Scholars of antiquity give Early Bronze Age potters the credit for creating the world’s first trademarks by imprinting their works with distinctive markings. We assume that these marks were meant to indicate the origin of a particular work or the identity of its craftsman, but the historical record is not conclusive on this point. But an examination of the potters’ seals found on Corinthian artifacts dating to 2000 BC suggests this is a reasonable supposition. Trade and commerce between the tribes and early civilizations of that era were expanding rapidly, and in order to be mutually beneficial, trade requires a certain amount of trust in the provenance and quality of goods. These early potters’ trademarks seemed to have served that purpose by distinguishing the goods of quality craftsmen from those of unknown or uncertain sources.

A bronze age dagger with the blade pointed downward. The blade is not smooth.
Figure 4.3 Triangular dagger with solid handle from the Early Bronze Age, a period with some of the earliest examples of trademarks. (credit: Wikimedia Commons / Public Domain)

Trademarks have always been inextricably bound up with commerce. And as commerce grew and developed over the centuries, so did the use of trademarks. Marks have been found, for example, on works ranging from Egyptian pots to the swords of Roman blacksmiths. But it was in the medieval period, with the emergence of powerful craft guilds, that trademark usage really expanded. Their marks identified a work as being made by a particular guild or member of that guild, and therefore continued the long tradition of identifying the origin of goods. But medieval trademarks also served other functions. They became a means by which guilds could control the quality of work of fellow guild members and, because of a trademark’s association with quality, ultimately, a source of competitive advantage in the market.ii Trademarks thus began to acquire something akin to the existential “moral rights” found in later copyright statutes—i.e., the right of a creator to defend the quality, originality, and “personality” of their work.

Trademark use in medieval times also acquired a public interest function. As Arthur R. Miller and Michael H. Davis note in Intellectual Property: Patents, Trademarks, and Copyright in a Nutshell, “Statutes dating back as early as the thirteenth century show that [trademark] was eventually recognized as having social consequence. These statutes were meant to protect the public by preventing the sale of unidentified goods whose quality could not be ascertained.”

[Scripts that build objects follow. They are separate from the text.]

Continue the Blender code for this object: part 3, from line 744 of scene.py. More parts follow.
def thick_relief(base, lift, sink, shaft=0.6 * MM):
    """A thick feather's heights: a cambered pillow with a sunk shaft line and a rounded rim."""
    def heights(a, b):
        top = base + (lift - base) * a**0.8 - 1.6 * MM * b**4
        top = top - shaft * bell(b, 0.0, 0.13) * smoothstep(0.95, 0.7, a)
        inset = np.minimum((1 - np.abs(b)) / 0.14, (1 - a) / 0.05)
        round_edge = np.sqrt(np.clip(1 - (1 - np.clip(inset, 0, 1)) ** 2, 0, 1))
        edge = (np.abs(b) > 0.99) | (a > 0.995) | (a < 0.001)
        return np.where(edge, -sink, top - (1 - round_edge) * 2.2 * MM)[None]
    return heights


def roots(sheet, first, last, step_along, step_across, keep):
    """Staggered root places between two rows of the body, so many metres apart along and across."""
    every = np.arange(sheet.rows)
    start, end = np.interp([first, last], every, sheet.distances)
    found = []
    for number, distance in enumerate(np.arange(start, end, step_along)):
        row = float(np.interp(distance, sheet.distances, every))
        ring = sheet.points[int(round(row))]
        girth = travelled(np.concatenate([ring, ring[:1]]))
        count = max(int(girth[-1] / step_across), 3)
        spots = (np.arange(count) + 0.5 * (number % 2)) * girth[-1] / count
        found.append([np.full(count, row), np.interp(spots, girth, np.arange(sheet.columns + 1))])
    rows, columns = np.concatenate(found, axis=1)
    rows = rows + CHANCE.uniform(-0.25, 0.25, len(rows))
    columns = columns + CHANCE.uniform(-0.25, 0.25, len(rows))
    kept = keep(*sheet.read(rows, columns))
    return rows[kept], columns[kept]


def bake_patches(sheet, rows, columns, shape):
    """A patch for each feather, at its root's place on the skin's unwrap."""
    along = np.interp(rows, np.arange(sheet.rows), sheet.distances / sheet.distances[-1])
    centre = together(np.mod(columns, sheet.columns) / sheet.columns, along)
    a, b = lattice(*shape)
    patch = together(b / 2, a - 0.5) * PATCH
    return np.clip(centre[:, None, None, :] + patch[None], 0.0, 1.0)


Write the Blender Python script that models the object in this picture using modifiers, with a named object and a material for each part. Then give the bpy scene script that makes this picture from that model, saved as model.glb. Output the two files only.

One notable trademark from the time was that of Löwenbräu Brewery, which claims to have used its lion mark since its founding in 1383.iii

Early Trademark Cases

Scholars had until only recently attributed the first reported trademark case in Anglo-American law to be Southern v. How, which was decided in 1618. This despite the fact that the case involved not a trademark but the sale of counterfeit jewels.iv Its connection to trademark came from a reference by the presiding judge to an earlier, unnamed, and unreported case in 1584 involving a suit brought by a cloth maker against another cloth maker who had used his mark. That earlier clothier case, only recently discovered and now known as Sanforth’s Case, is now held to be the earliest reported trademark case in Anglo- American law. It establishes beyond a doubt that even 250 years before the Industrial Revolution, trademark infringement was viewed as a tort of deceit and a violation of the laws against unfair competition.v

To quote from a contemporary 1656 legal report:

“The action upon the case was brought in the [Court of] Common Pleas by a clothier, that whereupon he had gained great reputation for his making of his cloth … to his benefit and profit, and that he used to set his mark on his cloth whereby it should be known to be his cloth; and another clothier, observing it, used the same mark to his ill-made cloth [in order] to deceive him.”

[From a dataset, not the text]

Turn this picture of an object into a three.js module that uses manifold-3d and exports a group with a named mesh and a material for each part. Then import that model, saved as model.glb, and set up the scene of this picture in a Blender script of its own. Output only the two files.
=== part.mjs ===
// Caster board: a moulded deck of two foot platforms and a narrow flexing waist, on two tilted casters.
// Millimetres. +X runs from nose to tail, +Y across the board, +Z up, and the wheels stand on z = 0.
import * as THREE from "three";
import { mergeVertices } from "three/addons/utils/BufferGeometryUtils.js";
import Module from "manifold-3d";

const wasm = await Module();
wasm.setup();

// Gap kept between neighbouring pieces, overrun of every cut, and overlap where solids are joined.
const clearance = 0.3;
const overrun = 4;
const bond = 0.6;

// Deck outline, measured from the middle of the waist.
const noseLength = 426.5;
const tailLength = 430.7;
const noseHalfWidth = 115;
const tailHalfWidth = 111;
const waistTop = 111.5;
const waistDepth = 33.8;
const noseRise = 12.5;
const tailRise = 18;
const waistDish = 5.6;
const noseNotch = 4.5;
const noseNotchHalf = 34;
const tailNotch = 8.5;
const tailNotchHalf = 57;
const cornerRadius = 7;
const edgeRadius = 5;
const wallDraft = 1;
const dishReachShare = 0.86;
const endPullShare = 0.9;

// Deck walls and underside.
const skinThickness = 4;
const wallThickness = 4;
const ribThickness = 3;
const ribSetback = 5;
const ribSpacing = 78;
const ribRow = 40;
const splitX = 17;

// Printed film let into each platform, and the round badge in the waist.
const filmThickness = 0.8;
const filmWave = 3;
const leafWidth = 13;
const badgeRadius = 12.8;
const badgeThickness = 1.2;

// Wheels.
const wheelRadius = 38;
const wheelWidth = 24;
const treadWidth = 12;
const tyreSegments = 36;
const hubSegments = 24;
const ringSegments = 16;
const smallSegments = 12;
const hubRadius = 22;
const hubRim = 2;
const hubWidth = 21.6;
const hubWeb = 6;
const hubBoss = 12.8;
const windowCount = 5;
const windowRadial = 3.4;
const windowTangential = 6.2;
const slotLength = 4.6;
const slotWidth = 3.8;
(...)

In the more than four centuries since then, as commerce and industry have evolved into an $80 trillion a year global marketplace unimaginable to the people of Sanforth’s Case time, its verdict that trademark infringement is competition most unfair and demands redress still serves as the foundation and wellspring of worldwide trademark policies and statutes today.

Footnotes

  • ii Arthur R. Miller and Michael H. Davis, Intellectual Property: Patents, Trademarks, and Copyright in a Nutshell. (5th ed., p. 25). St. Paul MN: West Publishing Co., 2007.
  • iii Gary Richardson, Brand Names Before the Industrial Revolution, National Bureau of Economic Research, NBER Working Paper No. 13930, April,2008.
  • iv McKenna, M. The Normative Foundations of Trademark Law (December 30, 2010). Notre Dame Law Review, Vol. 82, No. 5, p. 1839, 2007. Retrieved from SSRN: http://ssrn.com/abstract=889162.
  • v Keith M. Stolte, How Early Did Anglo-American Trademark Law Begin? An Answer to Schechter’s Conundrum, Fordham Intellectual Property, Media and Entertainment Law Journal, Volume 8, Issue 2, 1997.